Insurers aiming to set up operations in Gibraltar could face tougher financial controls and the introduction of risk-based capital analysis.
The Rock is a current favourite, particularly among personal lines insurers looking to set up a parallel operation with their UK base.
They have been attracted by quicker official responses to business applications and the perception of a lighter regulatory touch.
But Gibraltar regulators could soon be forced to bow to international pressure to apply risk-based capital analysis - where the risks on an insurer's accounts are balanced against its assets when measuring its financial strength.
The FSA is currently lobbying for a tough and radical approach to insurance regulation in the key Solvency II project - a Directive set to reshape insurance supervision across the EU.
Its effects could include risk-based capital analysis of all insurers and the scrapping of insurance regulatory returns. These would be replaced by new ways of assessing and reporting insurers' strengths.
Gibraltar is obliged to match the UK's obligations.
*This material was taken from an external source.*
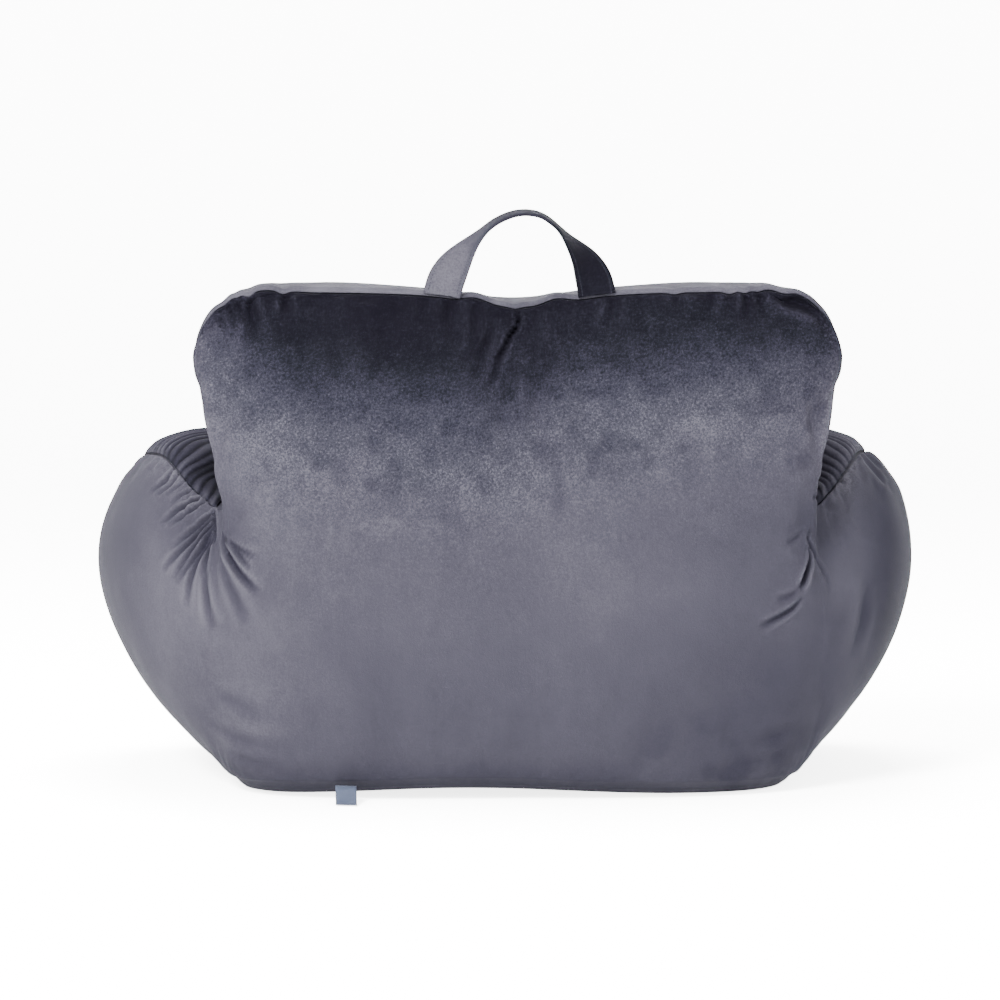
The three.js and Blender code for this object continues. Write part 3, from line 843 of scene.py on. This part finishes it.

An FSA spokesman said: "We're using what influence we have in Europe to help push the Directive into a way that will lead to better, more risk-based regulation and get the capital needs in a more realistic form.
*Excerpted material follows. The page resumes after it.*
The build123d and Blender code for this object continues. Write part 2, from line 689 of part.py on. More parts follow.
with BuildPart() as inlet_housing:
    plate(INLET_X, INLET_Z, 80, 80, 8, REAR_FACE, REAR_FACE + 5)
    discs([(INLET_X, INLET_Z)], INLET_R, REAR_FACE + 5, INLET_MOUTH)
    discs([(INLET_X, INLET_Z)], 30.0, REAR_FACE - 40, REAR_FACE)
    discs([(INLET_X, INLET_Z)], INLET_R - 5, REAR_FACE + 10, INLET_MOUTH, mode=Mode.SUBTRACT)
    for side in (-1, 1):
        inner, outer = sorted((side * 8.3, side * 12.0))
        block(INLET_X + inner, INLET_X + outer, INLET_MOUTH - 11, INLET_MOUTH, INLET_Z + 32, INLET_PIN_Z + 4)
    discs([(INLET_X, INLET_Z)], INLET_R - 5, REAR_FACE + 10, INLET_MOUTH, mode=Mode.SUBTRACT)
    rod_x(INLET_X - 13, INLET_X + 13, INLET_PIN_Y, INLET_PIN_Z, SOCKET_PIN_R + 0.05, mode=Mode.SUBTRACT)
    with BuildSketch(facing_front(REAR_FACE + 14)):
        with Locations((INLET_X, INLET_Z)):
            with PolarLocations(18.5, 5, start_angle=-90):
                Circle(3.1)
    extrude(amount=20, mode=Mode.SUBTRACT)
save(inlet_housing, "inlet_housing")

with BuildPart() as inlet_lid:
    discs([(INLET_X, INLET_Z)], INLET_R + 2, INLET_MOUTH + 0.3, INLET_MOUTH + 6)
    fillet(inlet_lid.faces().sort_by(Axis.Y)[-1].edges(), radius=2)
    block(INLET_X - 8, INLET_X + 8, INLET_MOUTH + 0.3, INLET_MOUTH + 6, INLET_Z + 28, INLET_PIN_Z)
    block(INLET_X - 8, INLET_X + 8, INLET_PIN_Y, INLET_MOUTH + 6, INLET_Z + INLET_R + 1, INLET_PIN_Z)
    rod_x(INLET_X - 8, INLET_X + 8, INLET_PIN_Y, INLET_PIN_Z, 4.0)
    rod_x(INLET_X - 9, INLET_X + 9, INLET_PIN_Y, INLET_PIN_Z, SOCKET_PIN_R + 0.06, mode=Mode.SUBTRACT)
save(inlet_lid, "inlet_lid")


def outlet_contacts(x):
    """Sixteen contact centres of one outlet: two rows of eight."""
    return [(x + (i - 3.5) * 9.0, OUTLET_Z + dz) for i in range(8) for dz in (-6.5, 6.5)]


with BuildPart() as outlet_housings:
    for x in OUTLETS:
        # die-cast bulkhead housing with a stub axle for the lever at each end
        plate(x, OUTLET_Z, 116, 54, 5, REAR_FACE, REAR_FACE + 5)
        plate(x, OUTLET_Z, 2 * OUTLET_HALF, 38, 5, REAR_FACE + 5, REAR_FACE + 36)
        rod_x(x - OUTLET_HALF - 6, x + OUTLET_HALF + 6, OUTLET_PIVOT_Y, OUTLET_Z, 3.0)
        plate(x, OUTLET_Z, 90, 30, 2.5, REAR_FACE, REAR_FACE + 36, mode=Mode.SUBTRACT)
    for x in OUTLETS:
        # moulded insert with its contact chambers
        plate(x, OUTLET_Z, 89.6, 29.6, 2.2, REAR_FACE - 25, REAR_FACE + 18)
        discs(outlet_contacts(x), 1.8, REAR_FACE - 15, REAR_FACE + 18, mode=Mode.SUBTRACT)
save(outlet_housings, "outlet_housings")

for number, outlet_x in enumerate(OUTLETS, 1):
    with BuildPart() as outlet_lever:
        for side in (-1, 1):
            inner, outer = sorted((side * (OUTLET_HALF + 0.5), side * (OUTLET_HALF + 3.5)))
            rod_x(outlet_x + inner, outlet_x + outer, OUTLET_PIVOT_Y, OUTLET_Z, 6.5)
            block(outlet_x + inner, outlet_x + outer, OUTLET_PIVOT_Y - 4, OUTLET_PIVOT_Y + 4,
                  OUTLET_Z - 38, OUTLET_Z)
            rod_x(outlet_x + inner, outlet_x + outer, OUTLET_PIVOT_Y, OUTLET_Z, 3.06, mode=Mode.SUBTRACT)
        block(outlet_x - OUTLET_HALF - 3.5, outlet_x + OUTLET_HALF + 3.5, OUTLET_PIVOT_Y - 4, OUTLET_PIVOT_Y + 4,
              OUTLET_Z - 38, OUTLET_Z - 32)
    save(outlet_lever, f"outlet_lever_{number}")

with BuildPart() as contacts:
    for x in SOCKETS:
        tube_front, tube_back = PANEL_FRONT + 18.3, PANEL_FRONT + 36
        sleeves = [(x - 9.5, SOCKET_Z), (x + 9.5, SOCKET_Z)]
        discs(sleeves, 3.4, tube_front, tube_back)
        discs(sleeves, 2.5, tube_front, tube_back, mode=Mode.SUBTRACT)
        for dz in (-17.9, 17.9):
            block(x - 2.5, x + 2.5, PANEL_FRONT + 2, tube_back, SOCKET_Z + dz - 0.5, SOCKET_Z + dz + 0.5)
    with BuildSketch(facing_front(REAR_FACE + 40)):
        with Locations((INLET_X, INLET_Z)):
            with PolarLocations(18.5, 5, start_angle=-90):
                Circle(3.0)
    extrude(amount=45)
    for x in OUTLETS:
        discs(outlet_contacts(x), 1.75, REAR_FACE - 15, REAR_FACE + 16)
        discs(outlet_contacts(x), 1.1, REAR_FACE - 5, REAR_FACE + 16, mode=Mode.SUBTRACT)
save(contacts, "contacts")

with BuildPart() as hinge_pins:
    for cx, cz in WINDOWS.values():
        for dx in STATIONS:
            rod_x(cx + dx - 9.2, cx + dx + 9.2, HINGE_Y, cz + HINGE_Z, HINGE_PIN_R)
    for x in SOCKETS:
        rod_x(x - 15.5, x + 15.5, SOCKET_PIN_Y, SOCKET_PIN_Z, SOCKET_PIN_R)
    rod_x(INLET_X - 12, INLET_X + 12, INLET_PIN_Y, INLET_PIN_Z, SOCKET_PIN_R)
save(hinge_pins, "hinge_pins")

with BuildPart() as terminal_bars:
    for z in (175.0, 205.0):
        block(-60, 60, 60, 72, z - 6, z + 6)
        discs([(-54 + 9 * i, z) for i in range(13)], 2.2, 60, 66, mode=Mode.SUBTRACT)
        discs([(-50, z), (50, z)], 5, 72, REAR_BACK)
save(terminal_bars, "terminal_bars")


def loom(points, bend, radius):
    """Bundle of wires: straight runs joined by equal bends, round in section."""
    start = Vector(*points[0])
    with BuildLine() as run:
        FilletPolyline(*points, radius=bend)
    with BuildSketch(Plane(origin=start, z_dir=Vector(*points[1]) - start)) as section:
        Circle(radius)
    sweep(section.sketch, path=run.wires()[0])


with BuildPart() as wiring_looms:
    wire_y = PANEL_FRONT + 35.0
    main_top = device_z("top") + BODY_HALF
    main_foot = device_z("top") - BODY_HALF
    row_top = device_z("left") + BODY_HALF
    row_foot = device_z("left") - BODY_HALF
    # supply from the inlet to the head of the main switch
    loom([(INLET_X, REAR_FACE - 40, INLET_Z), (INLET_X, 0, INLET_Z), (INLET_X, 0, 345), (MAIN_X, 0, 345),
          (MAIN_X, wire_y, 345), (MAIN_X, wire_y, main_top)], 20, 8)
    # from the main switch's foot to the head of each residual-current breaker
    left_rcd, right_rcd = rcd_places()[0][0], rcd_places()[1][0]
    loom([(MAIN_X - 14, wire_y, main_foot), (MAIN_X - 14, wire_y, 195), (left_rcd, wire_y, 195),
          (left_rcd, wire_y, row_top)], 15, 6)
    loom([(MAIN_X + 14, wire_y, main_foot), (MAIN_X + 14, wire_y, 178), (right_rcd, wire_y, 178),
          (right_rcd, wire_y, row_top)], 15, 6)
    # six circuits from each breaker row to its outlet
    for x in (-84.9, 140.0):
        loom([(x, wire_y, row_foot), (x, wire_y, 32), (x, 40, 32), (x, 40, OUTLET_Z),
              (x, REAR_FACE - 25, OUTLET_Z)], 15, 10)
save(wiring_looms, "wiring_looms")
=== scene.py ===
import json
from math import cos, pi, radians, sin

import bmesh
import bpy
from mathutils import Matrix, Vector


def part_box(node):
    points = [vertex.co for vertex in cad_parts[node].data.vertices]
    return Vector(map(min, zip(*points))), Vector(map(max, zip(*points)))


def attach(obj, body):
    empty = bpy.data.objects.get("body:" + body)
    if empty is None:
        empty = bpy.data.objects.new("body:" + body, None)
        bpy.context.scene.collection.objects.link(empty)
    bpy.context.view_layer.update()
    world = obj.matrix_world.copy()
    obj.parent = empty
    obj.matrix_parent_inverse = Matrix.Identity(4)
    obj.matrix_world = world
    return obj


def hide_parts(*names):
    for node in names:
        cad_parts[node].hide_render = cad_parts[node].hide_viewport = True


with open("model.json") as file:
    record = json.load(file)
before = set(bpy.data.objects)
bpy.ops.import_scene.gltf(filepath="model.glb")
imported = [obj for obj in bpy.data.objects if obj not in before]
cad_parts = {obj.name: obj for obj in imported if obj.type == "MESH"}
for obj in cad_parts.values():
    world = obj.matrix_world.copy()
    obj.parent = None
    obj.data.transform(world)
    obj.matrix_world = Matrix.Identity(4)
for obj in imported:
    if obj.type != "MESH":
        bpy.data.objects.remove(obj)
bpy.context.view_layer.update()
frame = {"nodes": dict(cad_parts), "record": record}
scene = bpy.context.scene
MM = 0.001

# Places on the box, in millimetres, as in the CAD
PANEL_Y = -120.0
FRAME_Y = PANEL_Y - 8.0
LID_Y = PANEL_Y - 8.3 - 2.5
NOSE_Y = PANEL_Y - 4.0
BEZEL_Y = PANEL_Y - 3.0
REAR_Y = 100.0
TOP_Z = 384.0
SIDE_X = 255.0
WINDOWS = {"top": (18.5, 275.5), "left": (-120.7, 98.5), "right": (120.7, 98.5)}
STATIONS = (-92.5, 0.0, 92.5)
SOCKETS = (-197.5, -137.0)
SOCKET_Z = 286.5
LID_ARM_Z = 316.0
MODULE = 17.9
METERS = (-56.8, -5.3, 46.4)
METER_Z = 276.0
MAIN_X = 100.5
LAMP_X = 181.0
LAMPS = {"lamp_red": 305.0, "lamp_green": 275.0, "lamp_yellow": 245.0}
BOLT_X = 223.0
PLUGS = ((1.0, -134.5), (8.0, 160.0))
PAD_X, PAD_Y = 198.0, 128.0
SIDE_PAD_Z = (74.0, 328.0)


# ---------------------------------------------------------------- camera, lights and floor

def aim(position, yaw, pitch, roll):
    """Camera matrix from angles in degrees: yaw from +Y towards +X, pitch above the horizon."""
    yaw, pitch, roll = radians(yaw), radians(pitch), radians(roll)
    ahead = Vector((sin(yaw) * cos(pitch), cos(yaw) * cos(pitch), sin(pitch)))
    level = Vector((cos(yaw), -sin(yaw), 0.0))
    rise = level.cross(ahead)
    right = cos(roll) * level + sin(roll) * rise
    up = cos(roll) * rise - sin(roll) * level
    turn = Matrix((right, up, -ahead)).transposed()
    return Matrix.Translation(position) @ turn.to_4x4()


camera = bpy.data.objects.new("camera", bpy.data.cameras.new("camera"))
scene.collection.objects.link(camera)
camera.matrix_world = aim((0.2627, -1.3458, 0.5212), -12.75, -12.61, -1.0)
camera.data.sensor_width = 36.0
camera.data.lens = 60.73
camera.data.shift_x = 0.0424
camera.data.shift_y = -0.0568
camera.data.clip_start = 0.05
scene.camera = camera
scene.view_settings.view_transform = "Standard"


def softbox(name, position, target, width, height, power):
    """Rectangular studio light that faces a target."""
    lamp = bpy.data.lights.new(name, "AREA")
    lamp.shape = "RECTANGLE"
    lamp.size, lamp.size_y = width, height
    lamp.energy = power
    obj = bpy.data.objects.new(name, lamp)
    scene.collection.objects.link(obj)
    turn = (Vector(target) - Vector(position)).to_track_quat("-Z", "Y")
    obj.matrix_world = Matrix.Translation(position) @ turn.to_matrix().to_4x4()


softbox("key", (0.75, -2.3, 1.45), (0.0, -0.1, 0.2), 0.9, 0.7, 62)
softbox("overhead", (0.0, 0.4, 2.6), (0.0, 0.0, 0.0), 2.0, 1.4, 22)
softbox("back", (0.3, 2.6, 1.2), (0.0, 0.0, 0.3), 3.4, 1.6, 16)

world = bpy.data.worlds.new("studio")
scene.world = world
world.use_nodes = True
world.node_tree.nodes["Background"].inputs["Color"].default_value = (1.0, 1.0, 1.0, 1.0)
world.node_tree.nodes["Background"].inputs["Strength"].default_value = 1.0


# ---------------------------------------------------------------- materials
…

"We are working with the other EU regulators to develop Solvency II, which will quite radically change the way prudential regulation of insurance works in the EU."
The tough new approach is not due for implementation until 2009, but insurers looking for a lighter regulatory environment than the UK could find their options limited before then, as regulators see which way the wind is blowing and bend to fit in.
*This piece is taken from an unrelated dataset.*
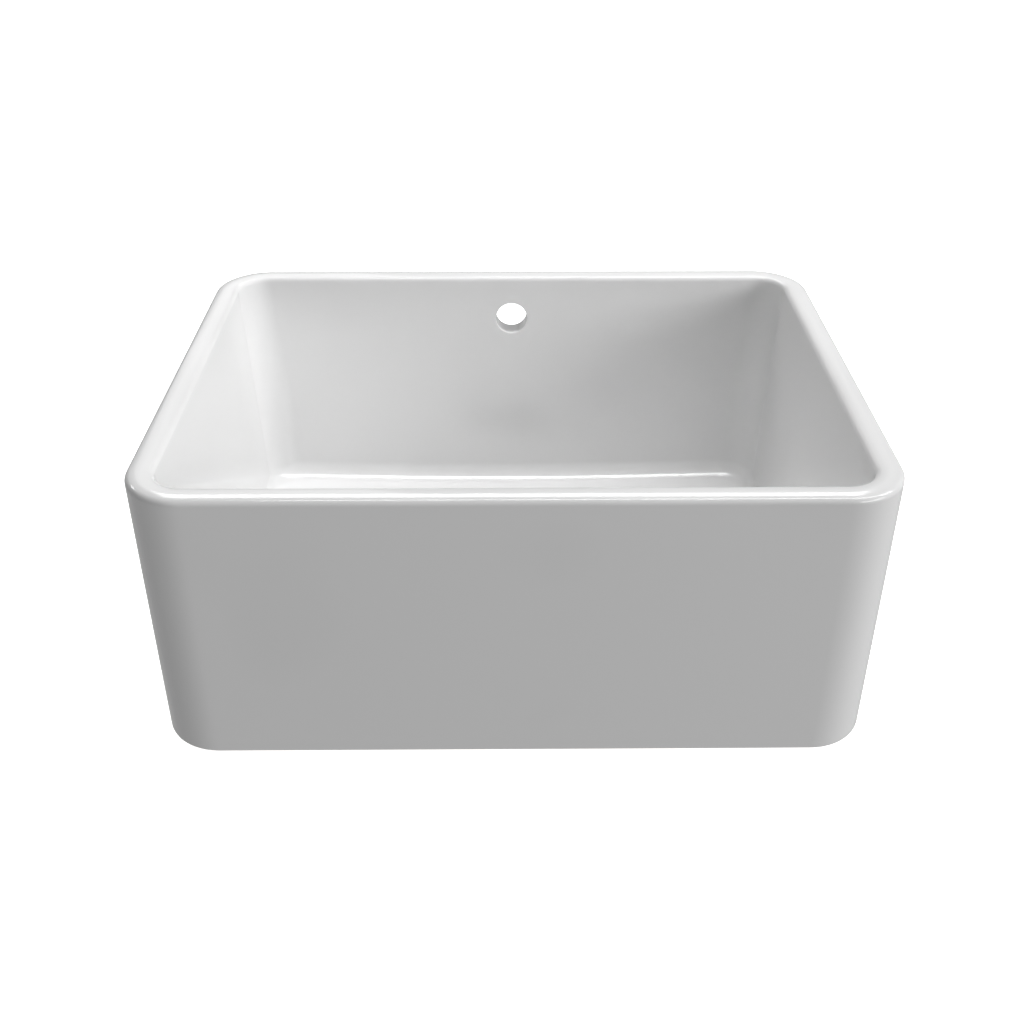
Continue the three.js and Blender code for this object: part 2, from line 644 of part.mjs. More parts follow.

Gibraltar's Financial Services Commission insurance commissioner Chris Collins said: "Risk-based capital will come very high on our agenda in the next couple of months."
Some insurance chiefs believe the writing is already on the wall for more flexible jurisdictions such as Gibraltar.
The head of one UK-based group said: "We looked at Gibraltar, but it isn't worth it.
"You'll have the FSA crawling all over your capital allocations. We don't like it."